↓

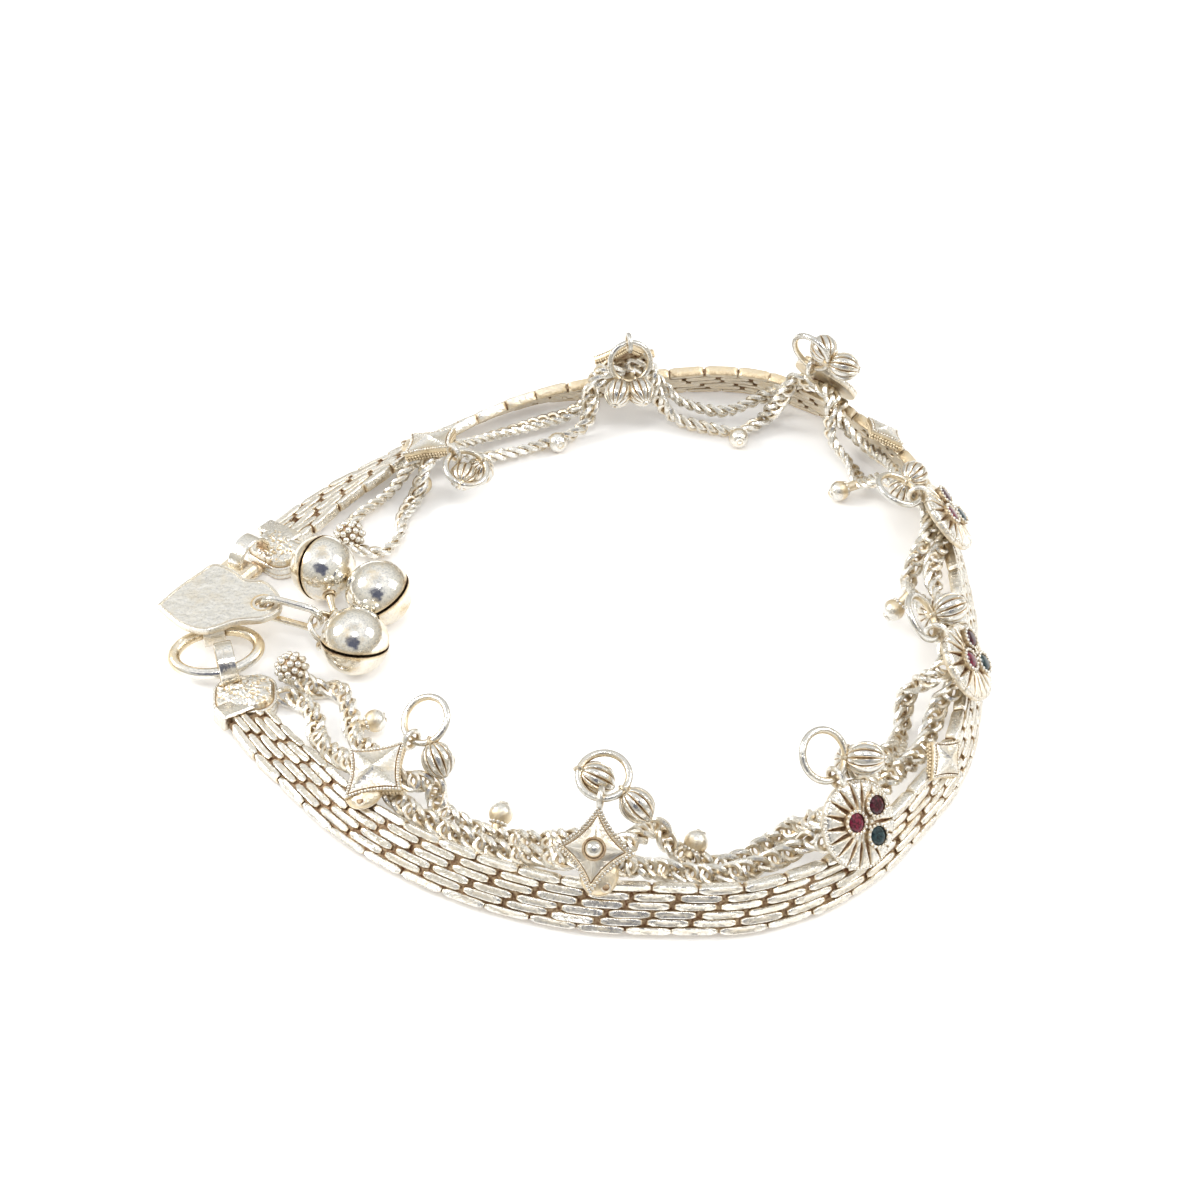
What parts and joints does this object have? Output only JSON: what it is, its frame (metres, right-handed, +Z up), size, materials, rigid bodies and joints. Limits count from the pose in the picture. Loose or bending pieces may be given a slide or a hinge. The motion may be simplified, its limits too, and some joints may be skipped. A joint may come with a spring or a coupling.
{
  "type": "filigree anklet",
  "caption": "Old silver filigree anklet: mesh-chain band with diamond and fan motifs, swagged rope chain, fluted drops, a heart-shaped hook clasp and round bells",
  "frame": {"origin": "the middle of the anklet's plan, on the surface it lies on", "axes": "+Z up from the surface; +X from the clasp across the loop to its far side; +Y completes the frame"},
  "size_m": [0.0855, 0.0823, 0.0152],
  "materials": {
    "silver": "worn polished silver, tarnished brown in its crevices",
    "dark_tarnish": "brown tarnish deep in the crevices",
    "red_stone": "wine-red polished glass stone",
    "teal_stone": "dark teal polished glass stone"
  },
  "bodies": {
    "root": {"band_chain": "silver", "front_cap": "silver", "back_cap": "silver", "front_flat_ring": "silver", "back_flat_ring": "silver", "clasp_ring": "silver", "heart_hook": "silver", "tag_ring": "silver", "bell_ring": "silver", "bell_1": "silver", "bell_2": "silver", "bell_3": "silver", "diamond_1": "silver", "boss_diamond_1": "silver", "fan_1": "silver", "small_diamond_1": "silver", "fan_2": "silver", "fan_3": "silver", "small_diamond_2": "silver", "fan_4": "silver", "boss_diamond_2": "silver", "diamond_2": "silver", "drop_1": "silver", "drop_2": "silver", "drop_3": "silver", "drop_4": "silver", "drop_5": "silver", "drop_6": "silver", "drop_7": "silver", "drop_8": "silver", "inner_swag_1": "silver", "inner_swag_2": "silver", "inner_swag_3": "silver", "inner_swag_4": "silver", "inner_swag_5": "silver", "inner_swag_6": "silver", "inner_swag_7": "silver", "inner_swag_8": "silver", "inner_swag_9": "silver", "outer_swag_1": "silver", "outer_swag_2": "silver", "outer_swag_3": "silver", "outer_swag_4": "silver", "outer_swag_5": "silver", "outer_swag_6": "silver", "outer_swag_7": "silver", "outer_swag_8": "silver", "outer_swag_9": "silver"}
  },
  "joints": []
}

↑

[Problem requirements]:
Copy the data above exactly. Every line must be included.

[Task solution]:
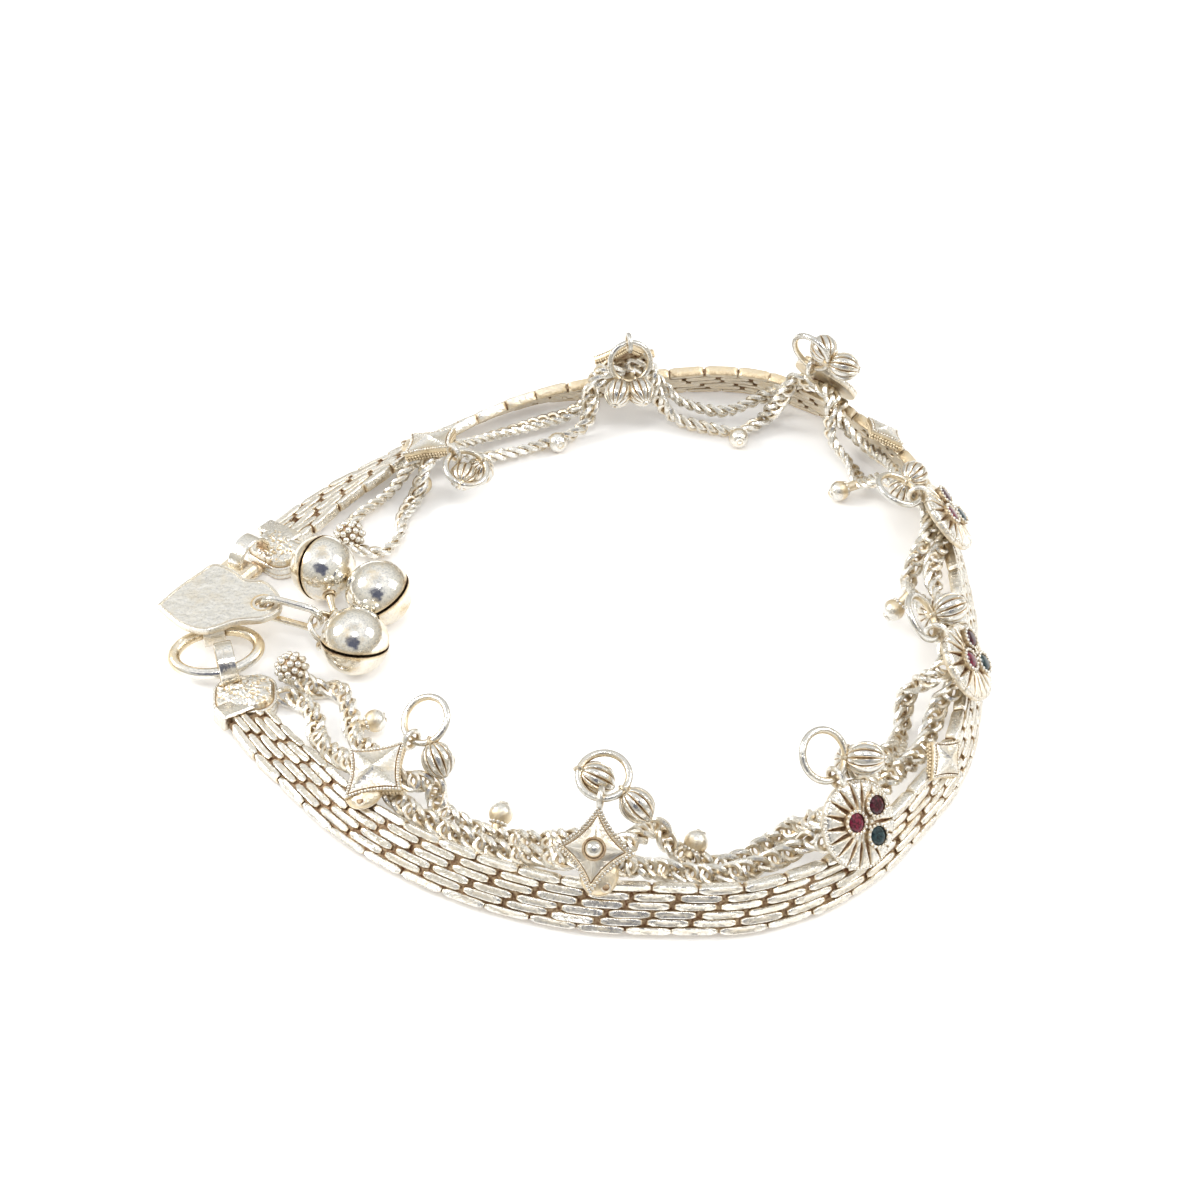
What parts and joints does this object have? Output only JSON: what it is, its frame (metres, right-handed, +Z up), size, materials, rigid bodies and joints. Limits count from the pose in the picture. Loose or bending pieces may be given a slide or a hinge. The motion may be simplified, its limits too, and some joints may be skipped. A joint may come with a spring or a coupling.
{
  "type": "filigree anklet",
  "caption": "Old silver filigree anklet: mesh-chain band with diamond and fan motifs, swagged rope chain, fluted drops, a heart-shaped hook clasp and round bells",
  "frame": {"origin": "the middle of the anklet's plan, on the surface it lies on", "axes": "+Z up from the surface; +X from the clasp across the loop to its far side; +Y completes the frame"},
  "size_m": [0.0855, 0.0823, 0.0152],
  "materials": {
    "silver": "worn polished silver, tarnished brown in its crevices",
    "dark_tarnish": "brown tarnish deep in the crevices",
    "red_stone": "wine-red polished glass stone",
    "teal_stone": "dark teal polished glass stone"
  },
  "bodies": {
    "root": {"band_chain": "silver", "front_cap": "silver", "back_cap": "silver", "front_flat_ring": "silver", "back_flat_ring": "silver", "clasp_ring": "silver", "heart_hook": "silver", "tag_ring": "silver", "bell_ring": "silver", "bell_1": "silver", "bell_2": "silver", "bell_3": "silver", "diamond_1": "silver", "boss_diamond_1": "silver", "fan_1": "silver", "small_diamond_1": "silver", "fan_2": "silver", "fan_3": "silver", "small_diamond_2": "silver", "fan_4": "silver", "boss_diamond_2": "silver", "diamond_2": "silver", "drop_1": "silver", "drop_2": "silver", "drop_3": "silver", "drop_4": "silver", "drop_5": "silver", "drop_6": "silver", "drop_7": "silver", "drop_8": "silver", "inner_swag_1": "silver", "inner_swag_2": "silver", "inner_swag_3": "silver", "inner_swag_4": "silver", "inner_swag_5": "silver", "inner_swag_6": "silver", "inner_swag_7": "silver", "inner_swag_8": "silver", "inner_swag_9": "silver", "outer_swag_1": "silver", "outer_swag_2": "silver", "outer_swag_3": "silver", "outer_swag_4": "silver", "outer_swag_5": "silver", "outer_swag_6": "silver", "outer_swag_7": "silver", "outer_swag_8": "silver", "outer_swag_9": "silver"}
  },
  "joints": []
}